The same fan then brought up the Flash, saying that he spent a lot of time married and still had superhero adventures. "We're not saying we're not going to have married characters in the DC Universe - that's ridiculous," DiDio said. "But we're two years into a new continuity - why rush things?"
Another fan said that many of DC's events affected female characters, disabled characters and characters of color. "We have the most female-lead books than any other publisher," DiDio said, citing Batgirl, Batwoman, Birds of Prey, Catwoman and Katana. DiDio said that his sister - who used a wheelchair - was the person who brought him to his first conventions. She passed away when DiDio was young, but he said "I still carry her with me."

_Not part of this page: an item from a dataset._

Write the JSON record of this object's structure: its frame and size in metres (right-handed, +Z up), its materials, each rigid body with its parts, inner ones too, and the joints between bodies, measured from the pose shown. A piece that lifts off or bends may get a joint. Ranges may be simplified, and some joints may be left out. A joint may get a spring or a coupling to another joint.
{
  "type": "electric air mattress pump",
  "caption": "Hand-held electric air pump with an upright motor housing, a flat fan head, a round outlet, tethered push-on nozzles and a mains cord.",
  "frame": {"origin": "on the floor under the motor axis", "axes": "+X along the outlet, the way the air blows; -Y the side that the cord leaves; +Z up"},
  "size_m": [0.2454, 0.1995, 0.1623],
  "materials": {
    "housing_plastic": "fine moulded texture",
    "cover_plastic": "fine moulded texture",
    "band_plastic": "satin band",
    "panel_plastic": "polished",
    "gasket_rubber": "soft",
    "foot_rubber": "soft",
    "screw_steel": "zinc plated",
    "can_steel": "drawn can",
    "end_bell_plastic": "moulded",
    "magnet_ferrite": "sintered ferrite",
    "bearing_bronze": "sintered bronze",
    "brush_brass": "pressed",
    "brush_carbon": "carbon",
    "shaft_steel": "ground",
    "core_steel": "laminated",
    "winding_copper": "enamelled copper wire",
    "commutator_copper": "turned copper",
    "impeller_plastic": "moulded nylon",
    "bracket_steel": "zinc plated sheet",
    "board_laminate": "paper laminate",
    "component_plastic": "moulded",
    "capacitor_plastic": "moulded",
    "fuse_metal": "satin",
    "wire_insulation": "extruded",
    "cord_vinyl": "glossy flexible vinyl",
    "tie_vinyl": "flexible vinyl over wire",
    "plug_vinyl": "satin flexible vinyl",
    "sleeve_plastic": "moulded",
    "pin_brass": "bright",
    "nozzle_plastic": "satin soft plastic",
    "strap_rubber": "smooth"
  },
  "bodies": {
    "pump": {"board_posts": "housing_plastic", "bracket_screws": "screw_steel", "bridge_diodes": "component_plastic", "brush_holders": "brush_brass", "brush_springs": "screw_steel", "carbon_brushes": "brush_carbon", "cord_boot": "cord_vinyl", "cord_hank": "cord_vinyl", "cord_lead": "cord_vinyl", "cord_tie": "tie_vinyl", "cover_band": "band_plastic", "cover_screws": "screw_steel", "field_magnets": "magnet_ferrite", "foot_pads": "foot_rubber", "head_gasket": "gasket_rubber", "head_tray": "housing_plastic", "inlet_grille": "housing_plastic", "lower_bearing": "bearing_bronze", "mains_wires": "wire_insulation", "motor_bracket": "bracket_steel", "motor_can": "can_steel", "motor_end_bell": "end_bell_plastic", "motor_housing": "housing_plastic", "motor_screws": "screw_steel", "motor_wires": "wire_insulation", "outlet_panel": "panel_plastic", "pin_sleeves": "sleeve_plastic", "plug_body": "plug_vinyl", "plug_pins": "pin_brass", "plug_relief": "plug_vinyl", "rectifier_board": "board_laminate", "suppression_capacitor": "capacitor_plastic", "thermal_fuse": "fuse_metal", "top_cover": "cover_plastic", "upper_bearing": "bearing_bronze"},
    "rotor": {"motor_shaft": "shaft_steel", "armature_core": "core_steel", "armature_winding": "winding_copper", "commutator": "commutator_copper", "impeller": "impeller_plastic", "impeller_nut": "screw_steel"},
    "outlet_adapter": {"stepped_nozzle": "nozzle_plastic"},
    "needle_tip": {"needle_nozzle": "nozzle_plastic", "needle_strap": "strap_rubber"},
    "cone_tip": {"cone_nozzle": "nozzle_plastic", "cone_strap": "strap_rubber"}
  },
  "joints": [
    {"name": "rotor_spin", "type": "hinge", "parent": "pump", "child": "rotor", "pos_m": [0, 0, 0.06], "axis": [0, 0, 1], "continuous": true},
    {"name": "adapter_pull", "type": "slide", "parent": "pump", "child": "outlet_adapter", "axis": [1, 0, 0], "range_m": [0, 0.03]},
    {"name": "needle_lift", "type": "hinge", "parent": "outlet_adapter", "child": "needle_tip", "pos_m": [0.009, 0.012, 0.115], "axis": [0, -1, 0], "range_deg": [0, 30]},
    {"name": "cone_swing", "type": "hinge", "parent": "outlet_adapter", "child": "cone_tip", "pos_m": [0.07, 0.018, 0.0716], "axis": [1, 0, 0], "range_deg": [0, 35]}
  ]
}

What is the timetable regarding printing single issues versus a trade or hardcover? Cunningham explained that much of the shifting windows come from the challenges of relaunching their universe, since instead of having staggered release dates, everything came out at the same time.

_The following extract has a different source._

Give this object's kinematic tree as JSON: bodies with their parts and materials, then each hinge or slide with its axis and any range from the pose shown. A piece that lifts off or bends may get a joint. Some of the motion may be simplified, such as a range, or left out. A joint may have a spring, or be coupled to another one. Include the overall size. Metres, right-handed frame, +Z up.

A fan asked about recent high-profile departures of creative talent, including the departure of Batwoman writers J.H. Williams III and W. Haden Blackman. DiDio said that historically, creators have always "I'm not saying we always make hte right choices - quite the opposite, sometimes we make some very bad choices," he said. "The question always is - will it be better for the book? If the art isn't good enough for the book, change the art. If the colors aren't good enough, change the colorist. If the story isn't working, change the writer." Yet he said that they did not want to pull people off books immediately, because that is a creator's financial livelihood, but sometimes creators aren't right for the book. But he said he was very happy with everyone working on the books right now.